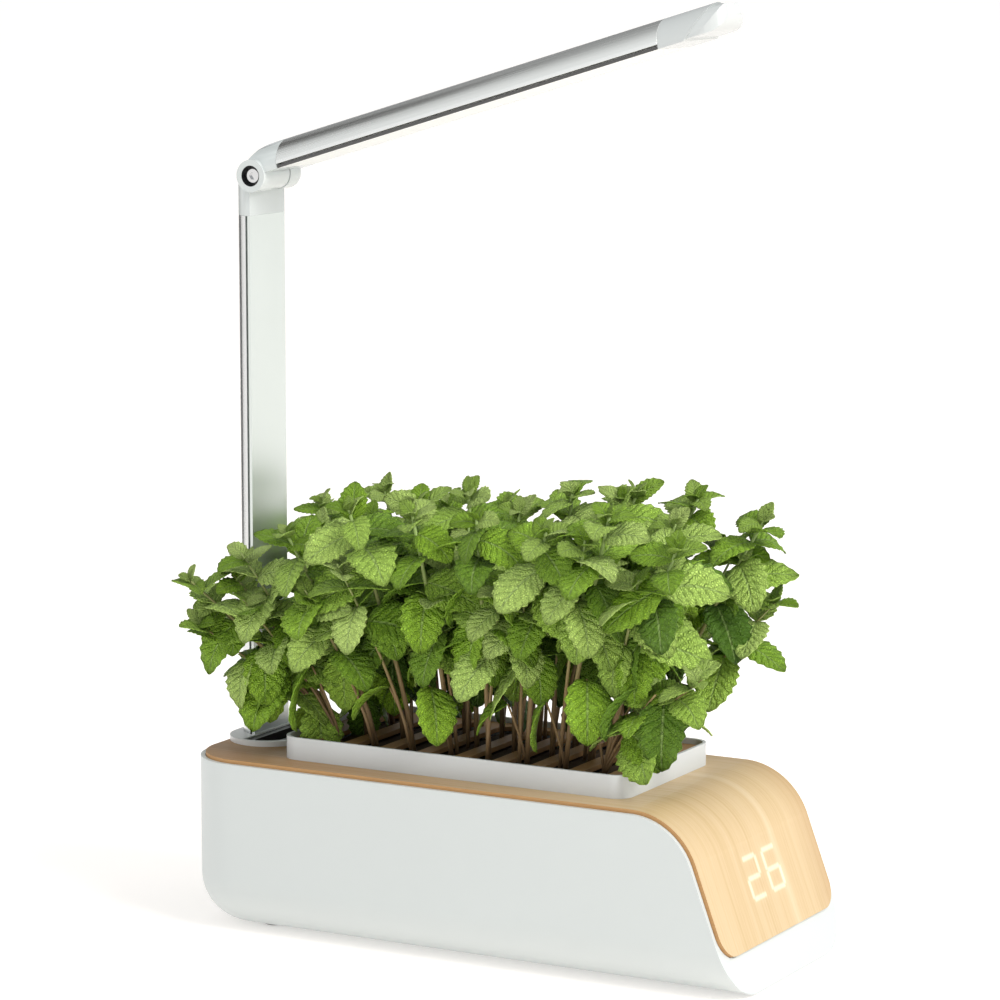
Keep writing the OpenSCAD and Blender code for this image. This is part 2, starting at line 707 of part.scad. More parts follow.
// Knuckle: the hinge barrel with a neck that grows into the arm's section.
module arm_knuckle() {
    slot_w = lug_w + 2 * washer_t + 4 * run;
    neck = [[-6.2, 6], [2, 13.4], [7, 15.1], [12, arm_crest], [ext_start, arm_crest],
        [ext_start, plate_low], [0, plate_low]];
    color("white") difference() {
        union() {
            on_arm() translate([0, barrel_y, 0]) rotate([-90, 0, 0])
                rotate_extrude($fn = 96) difference() {
                    union() {
                        square([barrel_r, barrel_l - 4]);
                        square([barrel_r - 4, barrel_l]);
                        translate([barrel_r - 4, barrel_l - 4]) circle(4, $fn = 64);
                    }
                    translate([-10, -1]) square([10, barrel_l + 2]);
                }
            intersection() {
                on_arm() translate([0, arm_w / 2 - 0.2, 0]) rotate([90, 0, 0])
                    linear_extrude(arm_w - 0.4) polygon(neck);
                on_arm() union() {
                    arm_form(arm_w, arm_edge, arm_crest - arm_edge, -20, ext_start);
                    translate([-20, -arm_w / 2, -20]) cube([20 + ext_start, arm_w,
                        20 + arm_edge + e]);
                }
            }
            on_arm() arm_spigot(ext_start - e, ext_start + spigot_l);
        }
        on_arm() rotate([90, 0, 0]) cylinder(r = barrel_r + 0.3, h = slot_w, center = true, $fn = 96);
        on_arm() translate([0, barrel_y - 1, 0]) rotate([-90, 0, 0])
            cylinder(d = recess_d, h = recess_l + 1, $fn = 64);
        on_arm() translate([0, barrel_y, 0]) rotate([-90, 0, 0])
            cylinder(d = screw_d + 2 * run, h = insert_y + insert_l - 2 - barrel_y, $fn = 48);
        on_arm() translate([0, insert_y, 0]) rotate([-90, 0, 0])
            cylinder(d = insert_d, h = insert_l, $fn = 48);
    }
}

module arm_extrusion() {
    color("silver") on_arm() difference() {
        arm_form(arm_w, arm_edge, arm_crest - arm_edge, ext_start, arm_l);
        difference() {
            arm_form(cavity_w, arm_edge - e, cavity_h + e, ext_start - 1, arm_l + 1);
            for (s = [0, 1]) mirror([0, s, 0])
                translate([ext_start - 2, led_w / 2 - 1, led_z + board_t])
                    cube([arm_l, arm_w, flange_t]);
        }
    }
}

module led_board() {
    color("white") on_arm() translate([led_start, -led_w / 2, led_z])
        cube([led_end - led_start, led_w, board_t]);
}

module led_chips() {
    color("khaki") on_arm() for (x = [led_start + led_pitch / 2 : led_pitch : led_end - led_d],
        s = [-1, 1]) translate([x - led_d / 2, s * led_row - led_d / 2, led_z - led_t])
            cube([led_d, led_d, led_t]);
}

module diffuser() {
    color("ivory") on_arm() translate([arm_l - fit, 0, plate_low]) rotate([0, -90, 0])
        rotate([0, 0, -90]) rail_plate(plate_w, plate_rails, plate_gap, arm_l - ext_start - 2 * fit);
}

// End cap: a hood cut at a slant, and a nose with a round end set in from it.
module arm_end_cap() {
    tip = arm_l + tip_l;
    hood = arm_l + hood_l;
    nose_in = 0.8;
    nose_w = arm_w - 2 * nose_in;
    r = 12;                                  // rounds the nose's underside
    h = arm_crest - plate_low;
    color("white") on_arm() {
        intersection() {
            arm_form(arm_w, plate_low, h, arm_l, tip);
            translate([0, arm_w, 0]) rotate([90, 0, 0]) linear_extrude(2 * arm_w)
                polygon([[arm_l, plate_low - 1], [hood - h, plate_low - 1],
                    [hood + 1, arm_crest + 1], [arm_l, arm_crest + 1]]);
        }
        intersection() {
            arm_form(nose_w, plate_low + nose_in, h - 2 * nose_in, arm_l + 5, tip);
            translate([0, arm_w, 0]) rotate([90, 0, 0]) linear_extrude(2 * arm_w) difference() {
                polygon([[arm_l, plate_low], [tip, plate_low], [tip, arm_crest - 3],
                    [hood, arm_crest - nose_in], [arm_l, arm_crest - nose_in]]);
                translate([tip - r, plate_low + nose_in + r]) corner_waste(r, [r, 0], [0, -r]);
            }
            translate([0, 0, plate_low - 1]) linear_extrude(h + 2) {
                translate([tip - nose_w / 2, 0]) circle(nose_w / 2, $fn = 128);
                translate([arm_l, -nose_w]) square([tip - nose_w / 2 - arm_l, 2 * nose_w]);
            }
        }
        arm_spigot(arm_l - spigot_l, arm_l + e);
    }
}

// Tray: a tall rim that stands on the cover, a flange, and a lower part that hangs in the tank.
module planting_tray() {
    color("white") difference() {
        union() {
            translate([tray_x, 0, cover_top]) linear_extrude(tray_rim)
                round_rect(tray_l, tray_w, tray_r);
            translate([tray_x, 0, tray_low]) linear_extrude(tray_depth + e)
                round_rect(tray_l - 2 * tray_step, tray_w - 2 * tray_step, tray_r - tray_step);
        }
        difference() {
            translate([tray_x, 0, cover_top + tray_t]) linear_extrude(tray_rim)
                round_rect(inner_l, inner_w, tray_r - tray_t);
            for (sx = [-1, 1]) translate([tray_x + sx * inner_l / 2 - tray_step, -slot_l / 4,
                cover_top]) cube([2 * tray_step, slot_l / 2, medium_z - cover_top]);
            for (sx = [-1, 0, 1], sy = [-1, 1]) translate([tray_x + sx * tray_l / 3 - 10,
                sy * inner_w / 2 - tray_step, cover_top])
                cube([20, 2 * tray_step, medium_z - cover_top]);
        }
        translate([tray_x, 0, tray_low + tray_t]) linear_extrude(tray_depth + tray_rim)
            round_rect(tray_l - 2 * tray_step - 2 * tray_t, tray_w - 2 * tray_step - 2 * tray_t,
                tray_r - tray_step - tray_t);
        for (x = slot_places) translate([x, 0, tray_low - 1]) linear_extrude(tray_t + 2)
            stadium(slot_l - 24, 4);
    }
}

module grow_deck() {
    color("peru") translate([0, 0, medium_z]) linear_extrude(deck_t) difference() {
        translate([tray_x, 0]) round_rect(inner_l - 2 * fit, inner_w - 2 * fit, tray_r - tray_t);
        for (x = slot_places) translate([x, 0]) stadium(slot_l, slot_w);
    }
}

module grow_medium() {
    color("saddlebrown") for (x = slot_places) translate([x, 0, tray_low + tray_t])
        linear_extrude(medium_top - tray_low - tray_t) stadium(slot_l - 2, slot_w - 1);
}

// Repeatable spread between -1 and 1 for a whole number k.
function spread(k) = let (v = sin(k * 127.1 + 37) * 43.7) 2 * (v - floor(v)) - 1;

// Height of the top of plant j in row i.
function plant_top(i, j) = foliage_top - row_drop[i] - 5 * abs(j) * (1 + spread(9 * i + j)) - 6
    - (i + j == -1 ? corner_drop : 0);

// How far the top of plant j in row i leans along the tub.
function lean_x(i, j) = row_lean[i] * (j == 0 ? 0.5 : 1) + (i + j == -1 ? corner_lean : 0);

// Stem of plant j in row i at height z: it bends outwards from the middle of the tray.
function stem_pt(i, j, z) = let (
    t = (z - medium_top) / (plant_top(i, j) - medium_top),
    bend = pow(max(t, 0), 1.3)) [
    slot_places[i] + lean_x(i, j) * bend,
    j * (plant_y + lean_y * bend), z];

// Stem: rings of four points swept along the stem's curve into one closed solid.
module stem(i, j) {
    rings = 5;
    n = 4;
    top = plant_top(i, j) - 2;
    polyhedron([for (k = [0 : rings - 1], a = [0 : n - 1]) stem_pt(i, j,
        medium_top + (top - medium_top) * k / (rings - 1))
        + stem_d / 2 * (1 - 0.4 * k / rings) * [cos(90 * a), sin(90 * a), 0]], concat(
        [[for (a = [0 : n - 1]) a]], [[for (a = [n - 1 : -1 : 0]) (rings - 1) * n + a]],
        [for (k = [0 : rings - 2], a = [0 : n - 1]) let (b = (a + 1) % n)
            [k * n + a, k * n + n + a, k * n + n + b, k * n + b]]));
}

// Leaf along +X from the stem: a pointed oval blade, thickest at its middle.
module leaf(l) {
    w = l * 0.37;
    hull() polyhedron([[-0.4, 0.4, 0], [l * 0.3, w * 0.9, 0], [l * 0.62, w * 0.85, 0], [l, 0, -1],
        [l * 0.62, -w * 0.85, 0], [l * 0.3, -w * 0.9, 0], [-0.4, -0.4, 0], [l * 0.4, 0, 1.4],
        [l * 0.4, 0, -1]], [for (k = [0 : 6], s = [7, 8]) s == 7 ? [s, k, (k + 1) % 7]
            : [s, (k + 1) % 7, k]]);
}

// Three bushy plants standing in one slot. Neighbours carry their leaves at different heights.
module plant_row(i) {
    color("forestgreen") for (j = [-1, 0, 1]) {
        step = (2 * (i % 3) + abs(j)) / 6;
        top = plant_top(i, j);
        stem(i, j);
        for (k = [0 : whorls]) {
            z = first_leaf + whorl * (k + step);
            size = leaf_l * (0.98 - 0.05 * abs(k - 3));
            turn = 45 + 90 * k + 5 * spread(7 * i + 3 * j + k);
            if (z < top - 4) for (a = [0, 180]) translate(stem_pt(i, j, z))
                rotate([0, 0, turn + a]) leaf(size);
        }
        for (a = [10 : 86 : 280]) translate(stem_pt(i, j, top - 3))
            rotate([0, -20, a]) leaf(leaf_l * 0.42);
    }
}

module display_board() {
    color("darkgreen") on_slope(display_s, cover_t + board_gap + board_t)
        translate([-board_l / 2, -board_w / 2, 0]) cube([board_l, board_w, board_t]);
}

module display_light_guides() {
    color("lemonchiffon") segments(0, cover_t + board_gap, 0.6);
}

module control_board() {
    color("darkgreen") translate([tank_front + stand_l, -control_w / 2, control_z - control_h / 2])
        cube([board_t, control_w, control_h]);
}

// On the control board: a processor, the inlet's terminal, a coil and two capacitors.
module control_chips() {
    color("black") translate([tank_front + stand_l + board_t, 0, control_z]) {
        translate([0, -chip_w / 2, -chip_w / 2]) cube([chip_t, chip_w, chip_w]);
        translate([0, -2 * chip_w, -chip_w]) cube([3 * chip_t, 0.8 * chip_w, chip_w]);
        translate([0, chip_w, chip_t]) cube([0.8 * chip_t, chip_w / 2, 0.7 * chip_w]);
        for (y = [1.2, 2]) translate([0, y * chip_w, -0.9 * chip_w]) rotate([0, 90, 0])
            cylinder(d = cap_d, h = cap_l, $fn = 32);
    }
}

module dc_inlet() {
    color("black") translate([-rear_x, inlet_y, port_z]) rotate([0, 90, 0]) difference() {
        union() {
            cylinder(d = inlet_body, h = inlet_l, $fn = 64);
            translate([0, 0, tub_t]) cylinder(d = inlet_body + 4, h = 2, $fn = 64);
        }
        translate([0, 0, -1]) cylinder(d = inlet_d, h = inlet_l - 1, $fn = 48);
    }
}

module inlet_pin() {
    color("silver") translate([-rear_x + 1.5, inlet_y, port_z]) rotate([0, 90, 0])
        cylinder(d = 2, h = inlet_l - 3.5, $fn = 24);
}

module power_button() {
    color("white") translate([-rear_x - button_out, button_y, port_z]) rotate([0, 90, 0]) {
        cylinder(d = button_d, h = button_out + tub_t + 1, $fn = 48);
        translate([0, 0, button_out + tub_t + run]) cylinder(d = button_d + 4, h = 1.2, $fn = 48);
        cylinder(d = 4, h = rear_x - tank_rear - switch_l - button_travel - run + button_out,
            $fn = 32);
    }
}

module button_switch() {
    color("dimgray") translate([-tank_rear - switch_l, button_y - 6, port_z - 6])
        cube([switch_l, 12, 12]);
}

tub();
wood_cover();
feet();
service_hatch();
hatch_screws();
water_tank();
pump_body();
pump_strainer();
pump_impeller();
pump_shaft();
riser_hose();
filler_socket();
socket_clamp();
clamp_screws();
post_extrusion();
post_panel();
hinge_base();
friction_washers();
hinge_screw();
hinge_insert();
arm_knuckle();
arm_extrusion();
led_board();
led_chips();
diffuser();
arm_end_cap();
planting_tray();
grow_deck();
grow_medium();
plant_row(0);  // plant_row_1
plant_row(1);  // plant_row_2
plant_row(2);  // plant_row_3
plant_row(3);  // plant_row_4
plant_row(4);  // plant_row_5
plant_row(5);  // plant_row_6
plant_row(6);  // plant_row_7
plant_row(7);  // plant_row_8
display_board();
display_light_guides();
control_board();
control_chips();
dc_inlet();
inlet_pin();
power_button();
button_switch();
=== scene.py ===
"""Looks of a countertop hydroponic garden: a white tub under an S-curved wood cover, a tray of
mint, and a tilting grow light on an aluminium post. Metres, +X to the display end, +Z up."""
import json
import math
import random
import bmesh
import bpy
from mathutils import Matrix, Vector

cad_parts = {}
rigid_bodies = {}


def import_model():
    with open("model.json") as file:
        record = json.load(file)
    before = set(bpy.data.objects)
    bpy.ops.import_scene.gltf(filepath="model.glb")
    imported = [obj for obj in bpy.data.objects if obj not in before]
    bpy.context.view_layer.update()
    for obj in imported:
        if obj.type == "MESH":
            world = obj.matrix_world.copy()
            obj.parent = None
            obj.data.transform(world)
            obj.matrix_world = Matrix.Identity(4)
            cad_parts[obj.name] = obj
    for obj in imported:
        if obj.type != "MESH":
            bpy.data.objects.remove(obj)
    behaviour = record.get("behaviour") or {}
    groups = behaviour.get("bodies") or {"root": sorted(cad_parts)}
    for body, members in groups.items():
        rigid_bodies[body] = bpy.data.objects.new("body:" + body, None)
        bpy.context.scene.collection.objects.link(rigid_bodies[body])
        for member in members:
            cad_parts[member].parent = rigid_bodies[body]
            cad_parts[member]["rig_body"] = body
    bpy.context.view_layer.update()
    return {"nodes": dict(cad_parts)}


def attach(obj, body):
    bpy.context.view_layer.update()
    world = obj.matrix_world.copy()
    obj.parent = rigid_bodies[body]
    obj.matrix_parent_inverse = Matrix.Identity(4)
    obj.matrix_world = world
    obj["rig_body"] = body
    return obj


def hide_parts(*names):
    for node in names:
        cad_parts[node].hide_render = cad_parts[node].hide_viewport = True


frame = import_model()
NODES = frame["nodes"]

# ---------------------------------------------------------------- camera, floor and light

LENS, SENSOR = 143.1, 36.0                  # millimetres
AZIMUTH, ELEVATION = math.radians(28.85), math.radians(8.77)
EYE = (1.00587, -1.83969, 0.56262)

SURROUND_TINT = (0.975, 0.99, 1.0)
SURROUND_STRENGTH = 1.15
REAR_LEFT = (-0.70, 0.71, 0.0)              # the way toward which the surround darkens
# Levels of the surround, from straight away from the rear left (0) to straight at it (1).
SURROUND_LEVELS = [(0.28, 0.60), (0.40, 1.0), (0.48, 1.0), (0.64, 0.78), (0.83, 0.38), (1.0, 0.22)]
WHITE_BELOW, GRADED_ABOVE = 0.11, 0.19      # height of the view direction: white wall, then levels

KEY_PLACE, KEY_AIM = (2.2, -0.4, 2.0), (0.0, 0.0, 0.15)
KEY_SIZE, KEY_WATTS, KEY_TINT = 1.3, 62.0, (1.0, 0.985, 0.96)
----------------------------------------
■ GIVEN REQUEST ■
Taking the material above, extract exactly and only the lines from the line with "grow_deck();" to the line with "before = set(bpy.data.objects)", inclusive of both.

■ SOLUTION FOR THIS PROBLEM ■
grow_deck();
grow_medium();
plant_row(0);  // plant_row_1
plant_row(1);  // plant_row_2
plant_row(2);  // plant_row_3
plant_row(3);  // plant_row_4
plant_row(4);  // plant_row_5
plant_row(5);  // plant_row_6
plant_row(6);  // plant_row_7
plant_row(7);  // plant_row_8
display_board();
display_light_guides();
control_board();
control_chips();
dc_inlet();
inlet_pin();
power_button();
button_switch();
=== scene.py ===
"""Looks of a countertop hydroponic garden: a white tub under an S-curved wood cover, a tray of
mint, and a tilting grow light on an aluminium post. Metres, +X to the display end, +Z up."""
import json
import math
import random
import bmesh
import bpy
from mathutils import Matrix, Vector

cad_parts = {}
rigid_bodies = {}


def import_model():
    with open("model.json") as file:
        record = json.load(file)
    before = set(bpy.data.objects)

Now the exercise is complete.